Saat pertama kali membangun kota Batavia, dia banyak mendatangkan orang Tionghoa dari Banten.
Semakin lama, jumlah itu semakin bertambah pesat.
Tak hanya itu, gedung-gedug yang dibangun kisaran abad ke-17 dan 18 juga banyak beraroma Cina.
Lantas, apakah itu menandakan orang-orang Belanda di Batavia—baik yang ada di tubuh VOC atau bukan—suka dengan keberadaan orang-orang Tionghoa?

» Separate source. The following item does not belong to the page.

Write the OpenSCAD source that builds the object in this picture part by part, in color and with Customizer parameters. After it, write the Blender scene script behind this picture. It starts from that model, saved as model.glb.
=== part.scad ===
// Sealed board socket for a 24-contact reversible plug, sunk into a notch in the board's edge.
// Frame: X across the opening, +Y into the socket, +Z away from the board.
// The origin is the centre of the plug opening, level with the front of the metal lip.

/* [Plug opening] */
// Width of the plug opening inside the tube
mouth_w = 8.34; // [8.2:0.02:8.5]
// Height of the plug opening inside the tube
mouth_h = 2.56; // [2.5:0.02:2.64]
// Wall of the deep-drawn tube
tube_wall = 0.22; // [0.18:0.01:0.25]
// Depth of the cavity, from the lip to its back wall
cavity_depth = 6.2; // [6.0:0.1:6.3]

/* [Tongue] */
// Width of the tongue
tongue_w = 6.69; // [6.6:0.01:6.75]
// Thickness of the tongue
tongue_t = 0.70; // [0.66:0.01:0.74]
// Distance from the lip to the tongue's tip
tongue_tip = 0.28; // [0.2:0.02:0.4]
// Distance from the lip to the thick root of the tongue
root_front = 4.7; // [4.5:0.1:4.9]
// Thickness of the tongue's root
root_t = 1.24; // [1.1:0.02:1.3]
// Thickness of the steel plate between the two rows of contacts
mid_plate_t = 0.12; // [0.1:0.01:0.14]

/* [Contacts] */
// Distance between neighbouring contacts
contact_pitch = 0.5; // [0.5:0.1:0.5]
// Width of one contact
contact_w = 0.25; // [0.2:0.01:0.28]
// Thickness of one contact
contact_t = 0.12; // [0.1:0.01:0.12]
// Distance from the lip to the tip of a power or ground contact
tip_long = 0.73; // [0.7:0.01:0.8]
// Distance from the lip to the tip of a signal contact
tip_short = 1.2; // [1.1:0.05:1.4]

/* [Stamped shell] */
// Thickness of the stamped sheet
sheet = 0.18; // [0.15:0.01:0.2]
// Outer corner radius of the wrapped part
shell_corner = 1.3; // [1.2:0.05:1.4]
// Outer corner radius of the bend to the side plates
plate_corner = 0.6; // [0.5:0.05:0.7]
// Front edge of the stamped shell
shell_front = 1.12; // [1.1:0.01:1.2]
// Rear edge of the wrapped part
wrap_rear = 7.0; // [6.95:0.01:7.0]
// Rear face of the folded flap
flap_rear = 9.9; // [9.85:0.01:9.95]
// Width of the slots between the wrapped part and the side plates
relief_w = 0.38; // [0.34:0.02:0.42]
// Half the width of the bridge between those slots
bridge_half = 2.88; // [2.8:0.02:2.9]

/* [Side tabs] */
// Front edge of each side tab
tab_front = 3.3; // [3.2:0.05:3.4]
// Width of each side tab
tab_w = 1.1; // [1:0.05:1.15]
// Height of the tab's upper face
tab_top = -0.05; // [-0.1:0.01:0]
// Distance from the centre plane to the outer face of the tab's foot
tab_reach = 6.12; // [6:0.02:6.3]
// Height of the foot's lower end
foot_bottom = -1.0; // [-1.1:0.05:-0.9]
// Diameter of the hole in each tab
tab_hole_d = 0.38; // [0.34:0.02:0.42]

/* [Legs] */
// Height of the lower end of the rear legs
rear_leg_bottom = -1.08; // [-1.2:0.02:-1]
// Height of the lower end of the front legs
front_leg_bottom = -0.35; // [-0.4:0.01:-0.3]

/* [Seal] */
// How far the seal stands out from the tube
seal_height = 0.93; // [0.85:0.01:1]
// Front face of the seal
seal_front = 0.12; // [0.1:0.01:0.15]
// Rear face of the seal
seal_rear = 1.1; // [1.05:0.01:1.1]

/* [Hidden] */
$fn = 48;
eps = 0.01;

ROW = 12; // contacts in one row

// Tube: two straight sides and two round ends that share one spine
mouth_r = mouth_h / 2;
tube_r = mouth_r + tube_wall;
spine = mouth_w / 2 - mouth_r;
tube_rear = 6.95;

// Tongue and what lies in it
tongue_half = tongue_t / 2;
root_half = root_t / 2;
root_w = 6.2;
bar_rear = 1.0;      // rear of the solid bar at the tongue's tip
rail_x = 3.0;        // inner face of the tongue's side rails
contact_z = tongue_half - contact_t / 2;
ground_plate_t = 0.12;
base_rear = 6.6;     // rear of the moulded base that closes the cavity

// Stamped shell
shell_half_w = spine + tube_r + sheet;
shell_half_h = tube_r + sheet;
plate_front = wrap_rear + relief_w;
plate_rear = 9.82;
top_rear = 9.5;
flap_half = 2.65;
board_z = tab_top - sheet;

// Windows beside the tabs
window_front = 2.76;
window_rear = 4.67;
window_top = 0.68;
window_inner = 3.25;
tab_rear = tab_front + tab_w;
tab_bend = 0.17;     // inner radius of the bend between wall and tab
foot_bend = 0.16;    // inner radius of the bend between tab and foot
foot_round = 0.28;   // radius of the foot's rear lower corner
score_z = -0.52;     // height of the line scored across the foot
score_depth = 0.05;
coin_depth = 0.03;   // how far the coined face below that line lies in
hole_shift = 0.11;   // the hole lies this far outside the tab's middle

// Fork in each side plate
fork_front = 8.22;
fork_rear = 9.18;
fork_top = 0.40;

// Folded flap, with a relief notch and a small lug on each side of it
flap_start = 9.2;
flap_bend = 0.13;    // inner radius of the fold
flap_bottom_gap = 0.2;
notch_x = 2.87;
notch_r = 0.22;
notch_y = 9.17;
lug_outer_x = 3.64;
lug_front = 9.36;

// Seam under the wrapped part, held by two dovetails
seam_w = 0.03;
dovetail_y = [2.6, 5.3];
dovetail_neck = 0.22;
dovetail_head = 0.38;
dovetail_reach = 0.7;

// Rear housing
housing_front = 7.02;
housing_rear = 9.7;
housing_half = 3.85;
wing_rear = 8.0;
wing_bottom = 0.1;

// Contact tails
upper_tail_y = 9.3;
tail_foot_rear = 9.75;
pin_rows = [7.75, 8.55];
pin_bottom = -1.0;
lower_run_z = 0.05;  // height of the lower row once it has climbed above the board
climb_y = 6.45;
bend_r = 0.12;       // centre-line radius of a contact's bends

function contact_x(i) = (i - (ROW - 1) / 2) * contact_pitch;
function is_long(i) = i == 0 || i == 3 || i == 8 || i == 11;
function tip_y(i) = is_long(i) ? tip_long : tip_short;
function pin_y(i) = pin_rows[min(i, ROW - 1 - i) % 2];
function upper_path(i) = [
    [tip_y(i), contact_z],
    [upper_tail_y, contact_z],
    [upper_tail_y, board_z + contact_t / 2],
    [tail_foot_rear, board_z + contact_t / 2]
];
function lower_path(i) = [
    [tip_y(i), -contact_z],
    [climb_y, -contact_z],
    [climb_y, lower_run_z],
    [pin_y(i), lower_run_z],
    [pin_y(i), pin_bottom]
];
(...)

Jawabannya mungkin bisa dilihat dari Tragedi Angke 1740.
Sebuah data kontemporer menyebutkan bahwa lebih dari 10 ribu nyawa orang-orang Tionghoa dibantai oleh VOC dengan begitu kejamnya.
Faktor ekonomi tetap menjadi alasan pelik pembantaian tersebut.

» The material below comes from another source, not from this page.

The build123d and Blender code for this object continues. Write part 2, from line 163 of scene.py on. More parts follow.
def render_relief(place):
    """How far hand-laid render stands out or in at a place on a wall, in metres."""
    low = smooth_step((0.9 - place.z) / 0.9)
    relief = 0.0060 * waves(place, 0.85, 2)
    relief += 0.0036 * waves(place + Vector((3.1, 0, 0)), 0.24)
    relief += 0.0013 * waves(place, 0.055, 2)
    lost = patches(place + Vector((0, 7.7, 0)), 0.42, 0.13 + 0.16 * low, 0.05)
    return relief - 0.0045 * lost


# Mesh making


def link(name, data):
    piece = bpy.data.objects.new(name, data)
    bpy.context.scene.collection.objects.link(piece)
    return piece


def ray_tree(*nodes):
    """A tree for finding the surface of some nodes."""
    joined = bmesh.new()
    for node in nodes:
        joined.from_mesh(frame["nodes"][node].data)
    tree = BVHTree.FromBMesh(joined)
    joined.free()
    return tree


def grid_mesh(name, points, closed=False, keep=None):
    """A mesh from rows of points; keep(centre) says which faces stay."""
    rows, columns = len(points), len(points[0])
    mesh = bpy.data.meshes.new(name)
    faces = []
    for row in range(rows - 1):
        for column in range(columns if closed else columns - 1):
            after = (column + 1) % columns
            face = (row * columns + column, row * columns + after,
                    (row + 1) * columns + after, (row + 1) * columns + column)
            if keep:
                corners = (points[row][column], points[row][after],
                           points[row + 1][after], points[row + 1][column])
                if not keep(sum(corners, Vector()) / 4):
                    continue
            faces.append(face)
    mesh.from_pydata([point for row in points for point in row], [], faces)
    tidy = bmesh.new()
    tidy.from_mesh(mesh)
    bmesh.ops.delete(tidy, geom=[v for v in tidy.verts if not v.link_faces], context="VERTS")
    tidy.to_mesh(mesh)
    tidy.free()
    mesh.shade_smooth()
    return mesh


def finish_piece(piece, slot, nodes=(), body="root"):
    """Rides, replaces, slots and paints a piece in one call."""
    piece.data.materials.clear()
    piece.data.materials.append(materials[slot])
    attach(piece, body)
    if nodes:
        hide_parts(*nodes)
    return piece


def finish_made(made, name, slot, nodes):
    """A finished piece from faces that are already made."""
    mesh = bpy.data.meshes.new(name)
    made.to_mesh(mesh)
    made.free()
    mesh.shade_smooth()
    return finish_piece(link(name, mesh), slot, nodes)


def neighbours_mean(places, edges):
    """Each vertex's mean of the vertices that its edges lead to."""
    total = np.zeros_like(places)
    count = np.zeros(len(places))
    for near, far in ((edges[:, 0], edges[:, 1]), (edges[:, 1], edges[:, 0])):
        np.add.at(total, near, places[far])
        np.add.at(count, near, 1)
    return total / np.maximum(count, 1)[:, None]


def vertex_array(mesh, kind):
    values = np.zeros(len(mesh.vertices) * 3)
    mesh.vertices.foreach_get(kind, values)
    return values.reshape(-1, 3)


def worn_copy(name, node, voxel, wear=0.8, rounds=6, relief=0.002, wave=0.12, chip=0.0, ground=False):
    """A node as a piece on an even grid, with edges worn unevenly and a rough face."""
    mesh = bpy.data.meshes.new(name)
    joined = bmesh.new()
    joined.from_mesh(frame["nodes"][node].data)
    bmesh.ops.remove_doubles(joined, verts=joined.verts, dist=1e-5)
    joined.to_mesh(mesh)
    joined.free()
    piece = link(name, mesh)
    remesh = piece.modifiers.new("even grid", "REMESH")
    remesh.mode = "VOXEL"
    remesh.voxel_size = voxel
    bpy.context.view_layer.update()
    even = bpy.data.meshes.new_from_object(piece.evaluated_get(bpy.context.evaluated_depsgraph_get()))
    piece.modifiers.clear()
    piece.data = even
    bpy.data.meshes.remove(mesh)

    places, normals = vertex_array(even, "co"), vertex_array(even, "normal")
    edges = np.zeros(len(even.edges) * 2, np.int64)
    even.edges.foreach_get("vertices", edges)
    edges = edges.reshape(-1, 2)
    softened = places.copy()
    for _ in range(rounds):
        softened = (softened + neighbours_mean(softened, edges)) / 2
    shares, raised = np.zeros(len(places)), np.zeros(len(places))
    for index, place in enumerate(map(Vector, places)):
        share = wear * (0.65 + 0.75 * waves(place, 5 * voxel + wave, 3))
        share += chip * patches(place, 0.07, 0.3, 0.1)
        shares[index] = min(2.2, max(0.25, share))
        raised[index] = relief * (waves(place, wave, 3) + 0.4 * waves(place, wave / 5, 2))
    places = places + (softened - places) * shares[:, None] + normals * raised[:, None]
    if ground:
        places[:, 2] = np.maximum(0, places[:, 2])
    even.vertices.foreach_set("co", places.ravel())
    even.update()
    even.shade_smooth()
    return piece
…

Syahdan, jumlah penduduk Tionghoa yang kala itu mencapai 80 ribu jiwa banyak yang menganggur akibat banyaknya pabrik gula di Batavia yang bangkrut.

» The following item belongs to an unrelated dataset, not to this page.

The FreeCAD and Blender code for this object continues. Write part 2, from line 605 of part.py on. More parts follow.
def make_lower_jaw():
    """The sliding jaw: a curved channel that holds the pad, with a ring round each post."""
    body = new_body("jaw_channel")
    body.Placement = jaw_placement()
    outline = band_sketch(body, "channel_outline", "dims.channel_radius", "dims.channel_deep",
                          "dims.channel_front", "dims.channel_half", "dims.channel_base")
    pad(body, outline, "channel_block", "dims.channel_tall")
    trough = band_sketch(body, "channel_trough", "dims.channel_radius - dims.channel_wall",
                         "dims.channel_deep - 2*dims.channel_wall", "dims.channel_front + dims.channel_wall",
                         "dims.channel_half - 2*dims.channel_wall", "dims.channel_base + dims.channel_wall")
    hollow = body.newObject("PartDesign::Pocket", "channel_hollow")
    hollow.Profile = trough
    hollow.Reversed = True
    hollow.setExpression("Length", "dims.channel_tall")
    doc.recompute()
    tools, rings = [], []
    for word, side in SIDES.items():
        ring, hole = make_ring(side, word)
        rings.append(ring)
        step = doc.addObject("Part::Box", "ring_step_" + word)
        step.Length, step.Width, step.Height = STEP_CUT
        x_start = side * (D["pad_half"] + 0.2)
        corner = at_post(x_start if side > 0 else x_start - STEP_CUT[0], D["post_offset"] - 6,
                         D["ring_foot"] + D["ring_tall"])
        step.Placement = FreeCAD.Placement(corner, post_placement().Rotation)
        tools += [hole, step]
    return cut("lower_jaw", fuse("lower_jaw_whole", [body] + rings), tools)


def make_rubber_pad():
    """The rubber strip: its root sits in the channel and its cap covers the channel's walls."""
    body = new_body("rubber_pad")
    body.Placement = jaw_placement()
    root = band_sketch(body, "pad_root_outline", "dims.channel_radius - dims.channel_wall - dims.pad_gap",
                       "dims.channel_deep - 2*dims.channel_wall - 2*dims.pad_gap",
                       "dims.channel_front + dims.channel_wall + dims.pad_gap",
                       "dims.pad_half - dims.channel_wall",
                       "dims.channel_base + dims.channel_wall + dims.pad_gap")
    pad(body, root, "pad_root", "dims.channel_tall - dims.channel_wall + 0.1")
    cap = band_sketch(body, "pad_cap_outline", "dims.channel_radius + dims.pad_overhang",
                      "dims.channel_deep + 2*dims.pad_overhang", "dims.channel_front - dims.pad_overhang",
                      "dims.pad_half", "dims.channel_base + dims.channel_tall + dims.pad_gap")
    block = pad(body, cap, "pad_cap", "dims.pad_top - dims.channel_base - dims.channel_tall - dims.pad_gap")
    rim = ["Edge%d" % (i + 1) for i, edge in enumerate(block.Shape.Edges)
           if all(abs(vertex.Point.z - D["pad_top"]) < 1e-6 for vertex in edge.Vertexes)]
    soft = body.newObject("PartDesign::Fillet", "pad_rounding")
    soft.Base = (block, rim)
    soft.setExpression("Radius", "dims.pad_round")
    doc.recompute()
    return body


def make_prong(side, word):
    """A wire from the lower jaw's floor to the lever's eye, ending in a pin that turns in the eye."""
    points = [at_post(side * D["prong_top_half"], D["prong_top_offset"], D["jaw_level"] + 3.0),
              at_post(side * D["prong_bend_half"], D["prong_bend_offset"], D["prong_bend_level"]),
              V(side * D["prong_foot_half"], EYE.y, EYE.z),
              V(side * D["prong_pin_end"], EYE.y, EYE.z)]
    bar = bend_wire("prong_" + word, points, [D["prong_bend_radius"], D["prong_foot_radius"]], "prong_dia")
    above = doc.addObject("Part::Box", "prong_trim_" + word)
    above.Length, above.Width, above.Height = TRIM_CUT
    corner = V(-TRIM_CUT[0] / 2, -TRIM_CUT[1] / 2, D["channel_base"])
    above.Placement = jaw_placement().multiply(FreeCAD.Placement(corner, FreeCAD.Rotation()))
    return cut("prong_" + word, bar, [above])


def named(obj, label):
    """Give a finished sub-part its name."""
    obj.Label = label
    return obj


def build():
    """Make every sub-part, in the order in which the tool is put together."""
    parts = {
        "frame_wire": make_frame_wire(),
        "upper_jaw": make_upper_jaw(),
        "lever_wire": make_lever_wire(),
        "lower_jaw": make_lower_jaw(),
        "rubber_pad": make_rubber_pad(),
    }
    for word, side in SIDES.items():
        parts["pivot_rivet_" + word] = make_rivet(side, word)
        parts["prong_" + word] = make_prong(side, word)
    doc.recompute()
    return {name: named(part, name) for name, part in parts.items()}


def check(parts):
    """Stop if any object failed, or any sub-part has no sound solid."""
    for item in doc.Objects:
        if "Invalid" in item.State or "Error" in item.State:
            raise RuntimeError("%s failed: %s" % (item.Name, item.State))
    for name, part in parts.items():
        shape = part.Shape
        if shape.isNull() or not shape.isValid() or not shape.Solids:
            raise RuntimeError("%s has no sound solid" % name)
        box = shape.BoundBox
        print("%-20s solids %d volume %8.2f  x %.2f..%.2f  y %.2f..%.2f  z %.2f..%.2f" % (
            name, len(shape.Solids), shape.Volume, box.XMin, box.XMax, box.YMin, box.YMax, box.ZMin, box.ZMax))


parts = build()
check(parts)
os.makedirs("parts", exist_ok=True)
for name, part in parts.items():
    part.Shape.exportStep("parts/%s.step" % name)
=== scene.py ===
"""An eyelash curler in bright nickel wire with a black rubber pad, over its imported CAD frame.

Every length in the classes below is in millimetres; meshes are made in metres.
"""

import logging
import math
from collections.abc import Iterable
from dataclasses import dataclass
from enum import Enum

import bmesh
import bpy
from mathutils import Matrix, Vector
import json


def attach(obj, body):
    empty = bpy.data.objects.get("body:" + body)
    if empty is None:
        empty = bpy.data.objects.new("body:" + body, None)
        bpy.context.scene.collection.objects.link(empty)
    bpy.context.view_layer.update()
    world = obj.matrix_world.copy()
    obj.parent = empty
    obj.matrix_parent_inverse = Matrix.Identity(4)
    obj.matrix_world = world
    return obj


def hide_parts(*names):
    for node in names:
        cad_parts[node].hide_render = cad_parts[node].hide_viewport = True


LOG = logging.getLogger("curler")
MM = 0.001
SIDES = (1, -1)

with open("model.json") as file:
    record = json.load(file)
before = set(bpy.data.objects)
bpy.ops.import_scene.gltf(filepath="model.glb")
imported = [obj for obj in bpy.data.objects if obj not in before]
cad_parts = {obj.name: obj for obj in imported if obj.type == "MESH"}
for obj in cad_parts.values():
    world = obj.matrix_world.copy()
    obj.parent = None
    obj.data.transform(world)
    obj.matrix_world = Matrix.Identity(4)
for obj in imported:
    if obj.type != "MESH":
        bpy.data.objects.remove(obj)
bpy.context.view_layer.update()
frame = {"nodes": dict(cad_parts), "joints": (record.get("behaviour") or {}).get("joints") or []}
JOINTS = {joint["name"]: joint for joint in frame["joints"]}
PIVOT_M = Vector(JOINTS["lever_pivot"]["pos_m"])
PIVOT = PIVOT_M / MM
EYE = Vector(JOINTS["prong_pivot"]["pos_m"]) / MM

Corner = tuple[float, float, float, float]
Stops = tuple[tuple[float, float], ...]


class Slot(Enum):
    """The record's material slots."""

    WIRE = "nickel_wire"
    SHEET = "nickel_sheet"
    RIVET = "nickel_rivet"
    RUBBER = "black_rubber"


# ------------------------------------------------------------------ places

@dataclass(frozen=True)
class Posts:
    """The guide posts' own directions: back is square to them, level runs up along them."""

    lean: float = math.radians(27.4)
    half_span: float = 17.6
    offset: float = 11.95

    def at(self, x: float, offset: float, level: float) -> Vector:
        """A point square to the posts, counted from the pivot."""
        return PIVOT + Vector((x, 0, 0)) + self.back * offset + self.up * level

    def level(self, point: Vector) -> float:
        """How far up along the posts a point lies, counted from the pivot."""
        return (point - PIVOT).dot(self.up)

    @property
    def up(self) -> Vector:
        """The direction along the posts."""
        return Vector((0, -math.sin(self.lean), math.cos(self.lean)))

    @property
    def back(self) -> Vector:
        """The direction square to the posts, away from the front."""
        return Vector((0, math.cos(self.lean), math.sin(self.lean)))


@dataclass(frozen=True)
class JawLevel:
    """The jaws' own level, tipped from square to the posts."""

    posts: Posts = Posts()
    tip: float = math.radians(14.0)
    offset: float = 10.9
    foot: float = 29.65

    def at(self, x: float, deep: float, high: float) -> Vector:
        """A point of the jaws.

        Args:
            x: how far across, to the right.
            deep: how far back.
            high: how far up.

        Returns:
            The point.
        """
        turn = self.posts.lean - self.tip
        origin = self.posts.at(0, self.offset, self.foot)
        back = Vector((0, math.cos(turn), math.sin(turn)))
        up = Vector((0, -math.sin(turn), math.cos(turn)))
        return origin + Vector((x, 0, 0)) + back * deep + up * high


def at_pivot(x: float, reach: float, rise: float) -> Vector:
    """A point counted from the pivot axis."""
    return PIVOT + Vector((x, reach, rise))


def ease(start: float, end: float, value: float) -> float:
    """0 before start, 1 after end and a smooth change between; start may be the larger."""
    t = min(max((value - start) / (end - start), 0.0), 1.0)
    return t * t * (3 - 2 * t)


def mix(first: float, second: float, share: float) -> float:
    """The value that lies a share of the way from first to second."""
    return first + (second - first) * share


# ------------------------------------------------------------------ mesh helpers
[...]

Imbasnya, kriminalitas pun meningkat.
Untuk mengantisipasi hal itu, VOC membuat peraturan untuk menekan jumlah orang Tionghoa di Batavia.
Caranya bermacam-macam.
Ada yang dikirim ke Sri Langka, ada yang dibuang di tengah laut.
Beberapa warga yang masih di Batavia mempersenjatai diri untuk melawan kesewenangan VOC dan menyerang kongsi dagang itu pada 8 Oktober 1740.
Nah, alasan penyerangan itulah yang kemudian dijadikan dalih pembantaian etnis Tionghoa oleh VOC di bantaran Kali Angke atau dalam bahasa Mandari disebut Kali Merah.
Jadi, apakah isi surat JP Coen itu sebuah pujian?